1. Vehicle OFF, disconnect the scan tool and disconnect the harness connector X1 at the F107 driver steering wheel air bag then wait for 120 seconds.
2. Test for greater than 25 Ω between the control circuit terminals 1 X1 and 2 X1 (Stage 1) or terminals 1 X2 and 2 X2 (Stage 2).

⇒	If 25 Ω or less

2.1.	Disconnect the harness connector X1 at the K36 SDM.

2.2.	Test for infinite resistance between the two control circuits.

⇒	If less than infinite resistance, repair the short between the two circuits.

⇒	If infinite resistance, replace the K36 SDM.

⇓	If greater than 25 Ω

3. Vehicle in Service Mode.
4. Test for less than 11 V between the control circuit terminals listed below and ground:

•	Control circuit terminal 1 X1 (stage 1)

•	Control circuit terminal 2 X1 (stage 1)

•	Control circuit terminal 1 X2 (stage 2)

•	Control circuit terminal 2 X2 (stage 2)

⇒	If 11 V or greater

4.1.	Vehicle OFF, disconnect the harness connector X1 at the K36 SDM, Vehicle in Service Mode.

4.2.	Test for less than 1 V between the control circuit and ground.

⇒	If 1 V or greater, repair the short to voltage on the circuit.

⇒	If less than 1 V, replace the K36 SDM.

⇓	If less than 11 V

5. Vehicle OFF.
6. Test for greater than 25 Ω between the control circuit terminals listed below and ground:

•	Control circuit terminal 1 X1 (stage 1)

•	Control circuit terminal 2 X1 (stage 1)

•	Control circuit terminal 1 X2 (stage 2)

•	Control circuit terminal 2 X2 (stage 2)

⇒	If 25 Ω or less

6.1.	Disconnect the harness connector at the K36 SDM.

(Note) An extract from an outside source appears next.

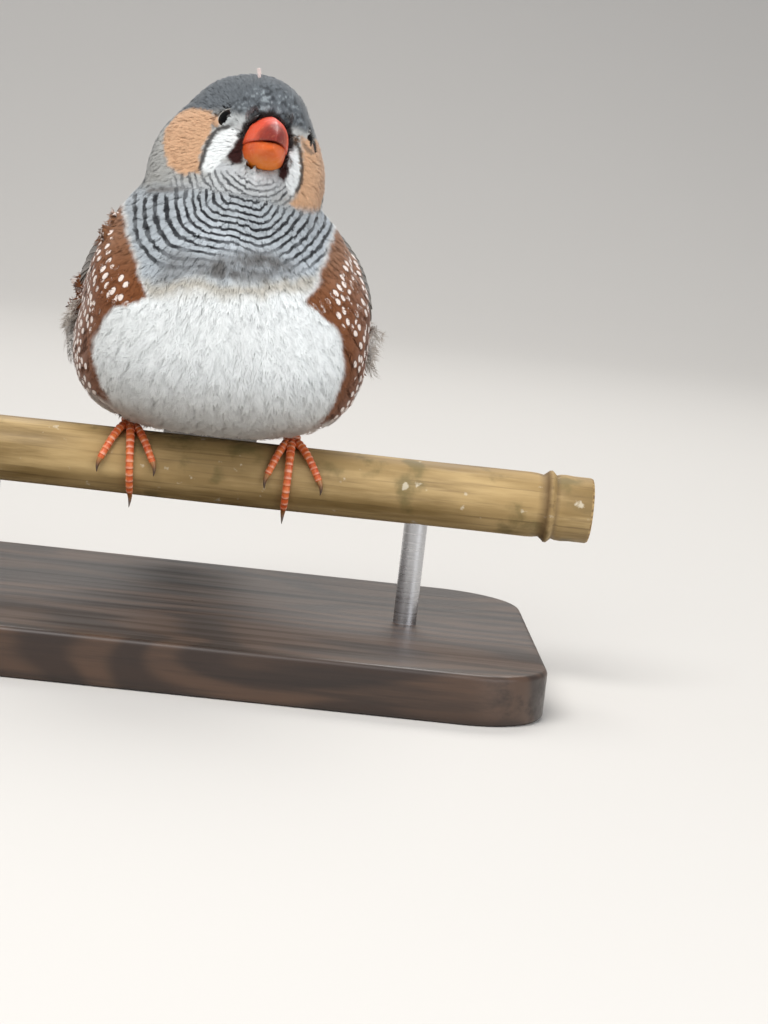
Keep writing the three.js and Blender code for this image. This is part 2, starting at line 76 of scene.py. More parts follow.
WINGS = ("wing_right", "wing_left")
PHOTO_HEIGHT = 1024
CAD_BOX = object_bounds()
log = logging.getLogger("zebra_finch")


class Side(Enum):
    """The bird's own right and left."""

    RIGHT = -1
    LEFT = 1

    @property
    def word(self) -> str:
        """The side's name in a node's name."""
        return self.name.lower()


# ---- numbers and small sums


def srgb(red: float, green: float, blue: float) -> Array:
    """A colour seen on a screen, 0 to 255, as linear light."""
    c = np.array([red, green, blue], float) / 255
    return np.where(c <= 0.04045, c / 12.92, ((c + 0.055) / 1.055) ** 2.4)


def step(value: Array, low: float, high: float) -> Array:
    """0 below low and 1 above high, with a smooth rise between."""
    t = np.clip((value - low) / (high - low), 0, 1)
    return t * t * (3 - 2 * t)


def unit(vectors: Array) -> Array:
    """Vectors at length one."""
    return vectors / np.maximum(np.linalg.norm(vectors, axis=-1, keepdims=True), 1e-9)


def round_turns(count: int) -> Array:
    """Even turns round a circle."""
    return np.linspace(0, 2 * math.pi, count, endpoint=False)


def dot(a: Array, b: Array) -> Array:
    """The row-by-row product of two sets of vectors."""
    return (a * b).sum(-1, keepdims=True)


def blend(below: Array, above: Array, share: Array) -> Array:
    """One set of colours laid over another by a share for each row."""
    return below + (above - below) * np.clip(share, 0, 1)[:, None]


def draw(cells: Array, seed: int) -> Array:
    """A repeatable draw between 0 and 1 for each whole-numbered cell.

    Args:
        cells: whole numbers, three to a cell.
        seed: picks one set of draws out of many.

    Returns:
        One number for each cell.
    """
    x, y, z = (cells[..., k].astype(np.int64) for k in range(3))
    mixed = (x * 73856093) ^ (y * 19349663) ^ (z * 83492791) ^ np.int64(seed * 40503 + 977)
    mixed = (mixed ^ (mixed >> 13)) * np.int64(1274126177)
    mixed = mixed ^ (mixed >> 16)
    return (mixed & 0xFFFFFF) / float(0x1000000)


def noise(points: Array, size: float, seed: int = 0) -> Array:
    """Smooth noise between -1 and 1.

    Args:
        points: places, one row each.
        size: how wide one swell of the noise is.
        seed: picks one noise out of many.

    Returns:
        One number for each place.
    """
    at = points / size
    low = np.floor(at).astype(np.int64)
    t = at - low
    t = t * t * (3 - 2 * t)
    total = np.zeros(len(points))
    for corner in np.ndindex(2, 2, 2):
        share = np.prod(np.where(np.array(corner) == 1, t, 1 - t), axis=1)
        total += share * draw(low + np.array(corner), seed)
    return total * 2 - 1


def line_distance(points: Array, line: Line) -> Array:
    """How far flat points lie from a line of joined stretches.

    Args:
        points: flat places, one row each.
        line: the points that the line joins.

    Returns:
        One distance for each place.
    """
    best = np.full(len(points), 1e9)
    for a, b in zip(np.array(line[:-1], float), np.array(line[1:], float)):
        t = np.clip(((points - a) @ (b - a)) / max(((b - a) ** 2).sum(), 1e-9), 0, 1)
        best = np.minimum(best, np.linalg.norm(points - a - t[:, None] * (b - a), axis=1))
    return best


def patch_distance(points: Array, outline: Line) -> Array:
    """How far flat points lie outside a closed outline, below zero inside it.

    Args:
        points: flat places, one row each.
        outline: the outline's corners.

    Returns:
        One distance for each place.
    """
    closed = [*outline, outline[0]]
    inside = np.zeros(len(points), bool)
    for (ax, ay), (bx, by) in zip(closed[:-1], closed[1:]):
        spans = (ay > points[:, 1]) != (by > points[:, 1])
        height = by - ay if by != ay else 1e-9
        inside ^= spans & (points[:, 0] < (bx - ax) * (points[:, 1] - ay) / height + ax)
    return np.where(inside, -1, 1) * line_distance(points, closed)


def bezier(points: Sequence[Sequence[float]], t: Array) -> tuple[Array, Array]:
    """Follows a curve with four control points.

    Args:
        points: the control points.
        t: shares of the way along it.

    Returns:
        Places and directions.
    """
    p = np.array(points, float)
    t = np.asarray(t, float)[..., None]
    place = (1 - t) ** 3 * p[0] + 3 * (1 - t) ** 2 * t * p[1] + 3 * (1 - t) * t**2 * p[2] + t**3 * p[3]
    way = (1 - t) ** 2 * (p[1] - p[0]) + 2 * (1 - t) * t * (p[2] - p[1]) + t**2 * (p[3] - p[2])
    return place, unit(way)


# ---- meshes


@dataclass
class Shape:
    """Points and faces of one piece, with what its finish reads at each point.

    Attributes:
        points: places in millimetres.
        faces: corner numbers, three or four to a row.
        values: numbers for each point, by name: one column is a number and three are a colour.
        uv: a place on the flat map for each point.
        normals: the direction that each point is shaded by.
    """

    points: Array
    faces: Array
    values: dict[str, Array] = field(default_factory=dict)
    uv: Array | None = None
    normals: Array | None = None

    @staticmethod
    def joined(shapes: Sequence["Shape"]) -> "Shape":
        """Joins several shapes of like make.

        Args:
            shapes: the shapes.

        Returns:
            All of them as one.
        """
        starts = np.cumsum([0] + [len(s.points) for s in shapes[:-1]])
        first = shapes[0]
        return Shape(
            np.concatenate([s.points for s in shapes]),
            np.concatenate([s.faces + start for s, start in zip(shapes, starts)]),
            {name: np.concatenate([s.values[name] for s in shapes]) for name in first.values},
            None if first.uv is None else np.concatenate([s.uv for s in shapes]),
            None if first.normals is None else np.concatenate([s.normals for s in shapes]),
        )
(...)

6.2.	Test for infinite resistance between the control circuit and ground.

⇒	If less than infinite resistance, repair the short to ground on the circuit.

⇒	If infinite resistance, replace the K36 SDM.

⇓	If greater than 25 Ω

7. Install a 3 A fused jumper wire between the control circuit terminals 1 X1 and 2 X1 (Stage 1) or terminals 1 X2 and 2 X2 (Stage 2).
8. Vehicle in Service Mode, verify the scan tool Deployment Loop Resistance parameter is consistently less than 2 Ω while turning the steering wheel 360 degrees in one direction then back 360 degrees in the other direction.

⇒	If the reading is erratic while turning the steering wheel

Replace the X85 driver steering wheel airbag coil.

⇒	If 2 Ω or greater

8.1.	Vehicle OFF, disconnect the harness connector X1 at the K36 SDM.

8.2.	Test for less than 2 Ω in the driver steering wheel airbag coil and each control circuit end to end.

⇒	If 2 Ω or greater, replace the coil or repair the open/high resistance in the circuit.

⇒	If less than 2 Ω, replace the K36 SDM.

⇓	If less than 2 Ω

9. Replace the F107 driver steering wheel air bag.

Perform the Diagnostic Repair Verification after completing the diagnostic procedure.